**Raw data:**
────────────────────────────────────────
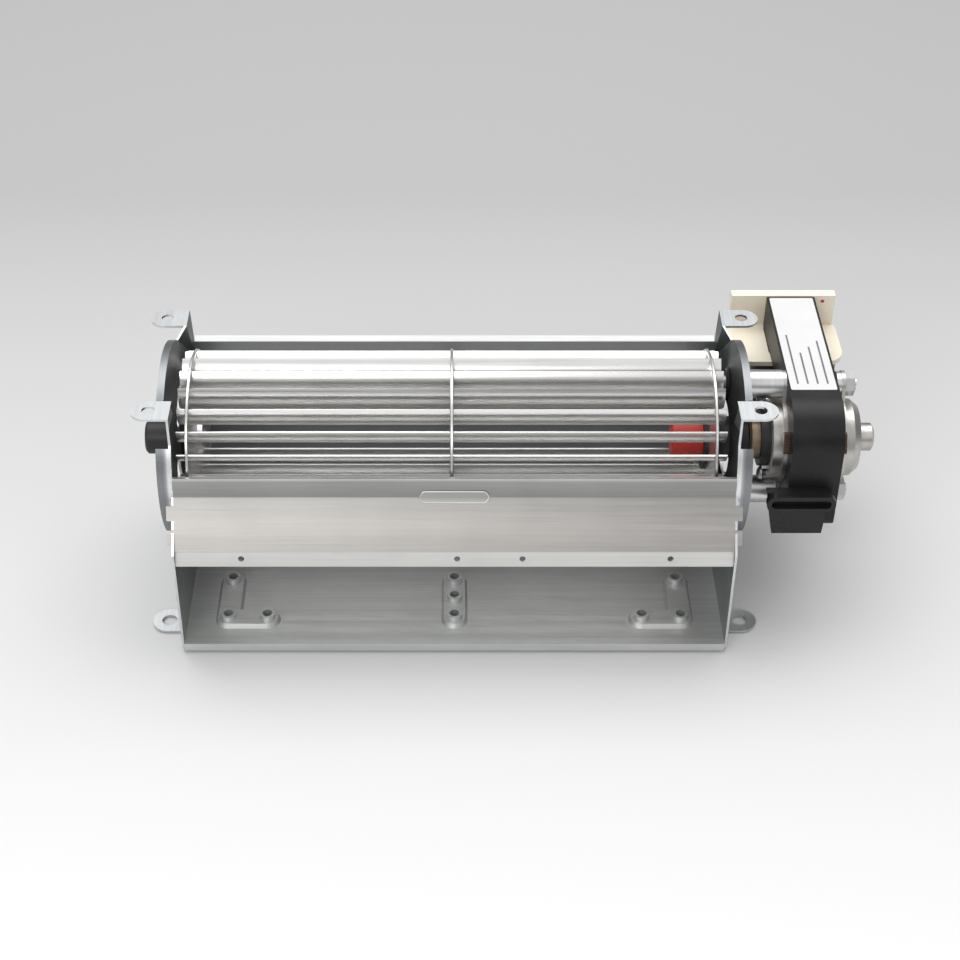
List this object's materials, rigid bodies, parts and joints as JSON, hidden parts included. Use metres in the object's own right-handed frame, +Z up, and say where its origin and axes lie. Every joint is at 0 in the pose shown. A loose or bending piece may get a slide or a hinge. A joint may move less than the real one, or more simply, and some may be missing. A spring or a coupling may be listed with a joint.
{
  "type": "cross flow fan",
  "caption": "Cross-flow fan: long slotted blade wheel in a folded steel housing with an outlet duct, driven by a C-frame shaded-pole motor at one end.",
  "frame": {"origin": "midway between the two foot-tab holes, on the tabs' underside", "axes": "+X along the shaft towards the motor, +Y from the outlet to the back, +Z up from the feet"},
  "size_m": [0.2476, 0.112, 0.091],
  "materials": {
    "galvanised": "galvanised, fine rolling grain",
    "aluminium_strip": "bright rolled strip",
    "black_varnish": "black varnish, satin",
    "die_cast": "die-cast zinc, warm satin",
    "zinc_steel": "bright zinc plate",
    "cream_nylon": "moulded nylon, satin",
    "copper_wire": "enamelled copper",
    "tinned_brass": "tinned brass",
    "sintered_bronze": "sintered bronze, matt",
    "black_rubber": "black rubber, satin",
    "red_silicone": "red silicone rubber",
    "black_felt": "oiled felt",
    "black_nylon": "black nylon, satin",
    "rotor_iron": "cast end rings on dark iron"
  },
  "bodies": {
    "housing": {"scroll_back": "galvanised", "front_baffle": "galvanised", "left_side_plate": "galvanised", "right_side_plate": "galvanised", "left_bush": "black_rubber", "left_bearing": "sintered_bronze", "motor_stack": "black_varnish", "coil_core": "black_varnish", "coil_bobbin": "cream_nylon", "coil_winding": "copper_wire", "terminals": "tinned_brass", "shading_rings": "copper_wire", "front_bracket": "die_cast", "rear_bracket": "die_cast", "front_bearing": "sintered_bronze", "rear_bearing": "sintered_bronze", "felt_ring": "black_felt", "motor_bolts": "zinc_steel", "motor_nuts": "zinc_steel", "spacers": "zinc_steel", "rear_spacers": "zinc_steel", "grommets": "black_rubber", "lead_clip": "black_nylon"},
    "wheel": {"wheel_blades": "aluminium_strip", "left_end_disc": "aluminium_strip", "middle_ring": "aluminium_strip", "right_end_disc": "aluminium_strip", "left_stub_shaft": "zinc_steel", "wheel_hub": "black_rubber", "drive_sleeve": "red_silicone", "motor_shaft": "zinc_steel", "rotor_core": "rotor_iron", "thrust_washers": "black_nylon"}
  },
  "joints": [
    {"name": "wheel_spin", "type": "hinge", "parent": "housing", "child": "wheel", "pos_m": [0, 0.03, 0.058], "axis": [1, 0, 0], "continuous": true}
  ]
}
────────────────────────────────────────
**Short problem:** Extract, word for word, each line of the listing above.

**Answer for this exercise:**
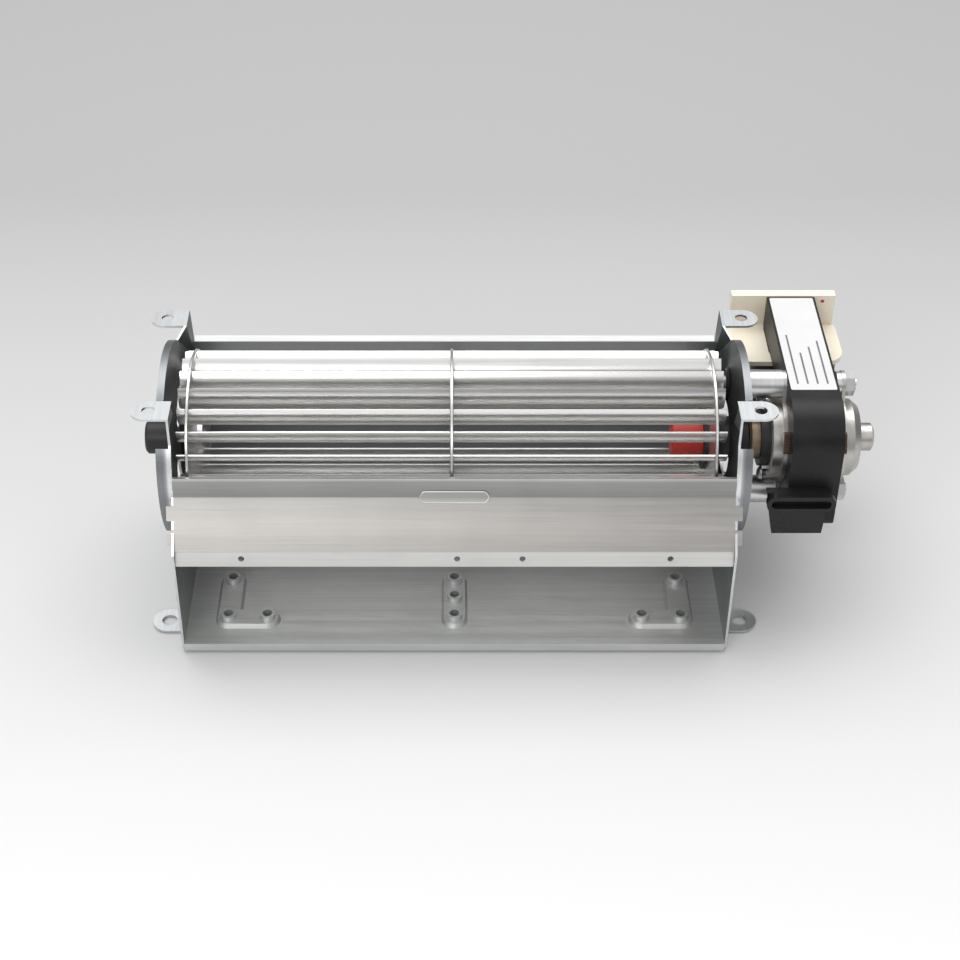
List this object's materials, rigid bodies, parts and joints as JSON, hidden parts included. Use metres in the object's own right-handed frame, +Z up, and say where its origin and axes lie. Every joint is at 0 in the pose shown. A loose or bending piece may get a slide or a hinge. A joint may move less than the real one, or more simply, and some may be missing. A spring or a coupling may be listed with a joint.
{
  "type": "cross flow fan",
  "caption": "Cross-flow fan: long slotted blade wheel in a folded steel housing with an outlet duct, driven by a C-frame shaded-pole motor at one end.",
  "frame": {"origin": "midway between the two foot-tab holes, on the tabs' underside", "axes": "+X along the shaft towards the motor, +Y from the outlet to the back, +Z up from the feet"},
  "size_m": [0.2476, 0.112, 0.091],
  "materials": {
    "galvanised": "galvanised, fine rolling grain",
    "aluminium_strip": "bright rolled strip",
    "black_varnish": "black varnish, satin",
    "die_cast": "die-cast zinc, warm satin",
    "zinc_steel": "bright zinc plate",
    "cream_nylon": "moulded nylon, satin",
    "copper_wire": "enamelled copper",
    "tinned_brass": "tinned brass",
    "sintered_bronze": "sintered bronze, matt",
    "black_rubber": "black rubber, satin",
    "red_silicone": "red silicone rubber",
    "black_felt": "oiled felt",
    "black_nylon": "black nylon, satin",
    "rotor_iron": "cast end rings on dark iron"
  },
  "bodies": {
    "housing": {"scroll_back": "galvanised", "front_baffle": "galvanised", "left_side_plate": "galvanised", "right_side_plate": "galvanised", "left_bush": "black_rubber", "left_bearing": "sintered_bronze", "motor_stack": "black_varnish", "coil_core": "black_varnish", "coil_bobbin": "cream_nylon", "coil_winding": "copper_wire", "terminals": "tinned_brass", "shading_rings": "copper_wire", "front_bracket": "die_cast", "rear_bracket": "die_cast", "front_bearing": "sintered_bronze", "rear_bearing": "sintered_bronze", "felt_ring": "black_felt", "motor_bolts": "zinc_steel", "motor_nuts": "zinc_steel", "spacers": "zinc_steel", "rear_spacers": "zinc_steel", "grommets": "black_rubber", "lead_clip": "black_nylon"},
    "wheel": {"wheel_blades": "aluminium_strip", "left_end_disc": "aluminium_strip", "middle_ring": "aluminium_strip", "right_end_disc": "aluminium_strip", "left_stub_shaft": "zinc_steel", "wheel_hub": "black_rubber", "drive_sleeve": "red_silicone", "motor_shaft": "zinc_steel", "rotor_core": "rotor_iron", "thrust_washers": "black_nylon"}
  },
  "joints": [
    {"name": "wheel_spin", "type": "hinge", "parent": "housing", "child": "wheel", "pos_m": [0, 0.03, 0.058], "axis": [1, 0, 0], "continuous": true}
  ]
}